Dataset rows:
▽

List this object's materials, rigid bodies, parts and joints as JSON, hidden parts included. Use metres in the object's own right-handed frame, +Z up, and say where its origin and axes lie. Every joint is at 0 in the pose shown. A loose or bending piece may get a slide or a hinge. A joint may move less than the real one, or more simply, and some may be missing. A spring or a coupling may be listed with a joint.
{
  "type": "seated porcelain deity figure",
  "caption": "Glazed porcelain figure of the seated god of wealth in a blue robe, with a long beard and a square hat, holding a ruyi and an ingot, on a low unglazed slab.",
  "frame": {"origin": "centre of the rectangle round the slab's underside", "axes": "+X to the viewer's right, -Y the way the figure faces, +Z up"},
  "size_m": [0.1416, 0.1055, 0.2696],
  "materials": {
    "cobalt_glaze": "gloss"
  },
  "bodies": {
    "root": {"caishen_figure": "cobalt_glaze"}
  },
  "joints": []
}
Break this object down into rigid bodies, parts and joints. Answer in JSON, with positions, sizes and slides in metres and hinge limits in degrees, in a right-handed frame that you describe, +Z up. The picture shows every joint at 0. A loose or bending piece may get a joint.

△
▽

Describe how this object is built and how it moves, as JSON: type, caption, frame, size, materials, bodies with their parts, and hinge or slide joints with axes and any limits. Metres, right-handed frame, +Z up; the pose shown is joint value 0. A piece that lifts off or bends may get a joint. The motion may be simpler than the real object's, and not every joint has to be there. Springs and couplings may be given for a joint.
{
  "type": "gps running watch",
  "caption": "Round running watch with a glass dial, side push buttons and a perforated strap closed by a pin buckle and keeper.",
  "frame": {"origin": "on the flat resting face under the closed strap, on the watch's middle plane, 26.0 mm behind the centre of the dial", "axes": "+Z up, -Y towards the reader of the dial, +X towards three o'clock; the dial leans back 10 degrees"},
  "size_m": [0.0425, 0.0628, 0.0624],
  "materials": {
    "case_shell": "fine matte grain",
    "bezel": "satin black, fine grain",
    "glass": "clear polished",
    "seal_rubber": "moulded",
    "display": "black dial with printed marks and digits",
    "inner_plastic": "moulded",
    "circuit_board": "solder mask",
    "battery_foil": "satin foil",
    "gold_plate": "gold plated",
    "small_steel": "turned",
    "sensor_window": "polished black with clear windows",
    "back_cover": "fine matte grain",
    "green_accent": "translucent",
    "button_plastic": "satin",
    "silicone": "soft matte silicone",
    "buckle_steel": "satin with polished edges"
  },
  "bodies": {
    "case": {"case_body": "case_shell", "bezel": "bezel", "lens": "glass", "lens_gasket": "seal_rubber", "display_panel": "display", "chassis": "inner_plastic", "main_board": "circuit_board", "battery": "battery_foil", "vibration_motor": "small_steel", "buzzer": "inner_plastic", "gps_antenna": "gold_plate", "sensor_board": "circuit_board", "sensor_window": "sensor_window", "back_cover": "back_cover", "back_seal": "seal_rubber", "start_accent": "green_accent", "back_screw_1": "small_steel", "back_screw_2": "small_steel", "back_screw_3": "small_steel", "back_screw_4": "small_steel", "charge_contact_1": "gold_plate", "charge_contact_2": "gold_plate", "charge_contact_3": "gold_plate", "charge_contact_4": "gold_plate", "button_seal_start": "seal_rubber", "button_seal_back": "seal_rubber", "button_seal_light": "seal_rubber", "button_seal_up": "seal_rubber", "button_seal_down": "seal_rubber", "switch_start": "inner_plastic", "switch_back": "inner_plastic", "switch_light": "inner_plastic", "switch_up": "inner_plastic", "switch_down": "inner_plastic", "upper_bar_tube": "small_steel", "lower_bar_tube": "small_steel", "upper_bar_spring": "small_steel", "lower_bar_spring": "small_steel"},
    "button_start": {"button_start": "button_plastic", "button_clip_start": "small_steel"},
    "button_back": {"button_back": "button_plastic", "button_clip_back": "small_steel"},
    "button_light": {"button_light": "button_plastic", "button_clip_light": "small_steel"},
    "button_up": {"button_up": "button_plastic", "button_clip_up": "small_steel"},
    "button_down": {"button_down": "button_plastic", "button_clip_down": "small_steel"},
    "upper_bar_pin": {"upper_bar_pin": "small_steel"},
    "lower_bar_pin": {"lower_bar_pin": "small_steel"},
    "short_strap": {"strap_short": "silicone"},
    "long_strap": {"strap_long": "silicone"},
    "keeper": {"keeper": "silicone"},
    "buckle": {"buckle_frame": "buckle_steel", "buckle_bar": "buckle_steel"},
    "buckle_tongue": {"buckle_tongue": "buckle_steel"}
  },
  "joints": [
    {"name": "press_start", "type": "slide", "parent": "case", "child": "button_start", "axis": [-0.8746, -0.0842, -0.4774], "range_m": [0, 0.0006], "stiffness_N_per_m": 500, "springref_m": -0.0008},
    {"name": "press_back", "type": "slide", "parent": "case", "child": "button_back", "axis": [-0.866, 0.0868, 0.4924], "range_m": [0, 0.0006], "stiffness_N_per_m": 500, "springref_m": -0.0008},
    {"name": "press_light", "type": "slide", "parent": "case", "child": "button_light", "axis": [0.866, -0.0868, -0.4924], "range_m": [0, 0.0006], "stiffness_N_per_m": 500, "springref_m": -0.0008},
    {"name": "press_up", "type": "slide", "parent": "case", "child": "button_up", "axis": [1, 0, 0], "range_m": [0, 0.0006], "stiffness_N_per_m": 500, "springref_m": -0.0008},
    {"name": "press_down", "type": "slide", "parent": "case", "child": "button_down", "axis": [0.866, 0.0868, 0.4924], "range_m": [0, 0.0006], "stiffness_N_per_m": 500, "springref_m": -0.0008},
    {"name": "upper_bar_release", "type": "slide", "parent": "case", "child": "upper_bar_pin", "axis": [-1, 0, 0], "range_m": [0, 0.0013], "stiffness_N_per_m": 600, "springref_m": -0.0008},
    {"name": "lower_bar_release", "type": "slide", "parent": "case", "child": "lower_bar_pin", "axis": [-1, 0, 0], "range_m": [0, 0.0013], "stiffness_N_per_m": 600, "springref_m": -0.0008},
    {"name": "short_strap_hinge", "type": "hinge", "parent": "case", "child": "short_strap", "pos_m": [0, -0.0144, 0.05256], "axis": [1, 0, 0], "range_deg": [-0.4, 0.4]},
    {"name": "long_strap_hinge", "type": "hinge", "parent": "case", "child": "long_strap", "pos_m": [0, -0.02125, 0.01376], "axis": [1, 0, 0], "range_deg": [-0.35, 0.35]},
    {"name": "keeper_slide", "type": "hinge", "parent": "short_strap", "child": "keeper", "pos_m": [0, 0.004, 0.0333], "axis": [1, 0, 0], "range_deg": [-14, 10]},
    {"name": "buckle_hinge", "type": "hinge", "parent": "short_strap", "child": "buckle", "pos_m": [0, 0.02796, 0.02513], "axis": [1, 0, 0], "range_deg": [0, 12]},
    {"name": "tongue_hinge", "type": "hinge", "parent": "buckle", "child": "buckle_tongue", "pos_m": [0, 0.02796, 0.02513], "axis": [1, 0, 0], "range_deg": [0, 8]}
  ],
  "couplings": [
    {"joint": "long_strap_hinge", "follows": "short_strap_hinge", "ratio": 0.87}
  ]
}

△

__Given problem__. Copy exactly the lines from the line with "List this object's" up to and including the line with "Break this object", and no other lines.

__Task response__.
List this object's materials, rigid bodies, parts and joints as JSON, hidden parts included. Use metres in the object's own right-handed frame, +Z up, and say where its origin and axes lie. Every joint is at 0 in the pose shown. A loose or bending piece may get a slide or a hinge. A joint may move less than the real one, or more simply, and some may be missing. A spring or a coupling may be listed with a joint.
{
  "type": "seated porcelain deity figure",
  "caption": "Glazed porcelain figure of the seated god of wealth in a blue robe, with a long beard and a square hat, holding a ruyi and an ingot, on a low unglazed slab.",
  "frame": {"origin": "centre of the rectangle round the slab's underside", "axes": "+X to the viewer's right, -Y the way the figure faces, +Z up"},
  "size_m": [0.1416, 0.1055, 0.2696],
  "materials": {
    "cobalt_glaze": "gloss"
  },
  "bodies": {
    "root": {"caishen_figure": "cobalt_glaze"}
  },
  "joints": []
}
Break this object down into rigid bodies, parts and joints. Answer in JSON, with positions, sizes and slides in metres and hinge limits in degrees, in a right-handed frame that you describe, +Z up. The picture shows every joint at 0. A loose or bending piece may get a joint.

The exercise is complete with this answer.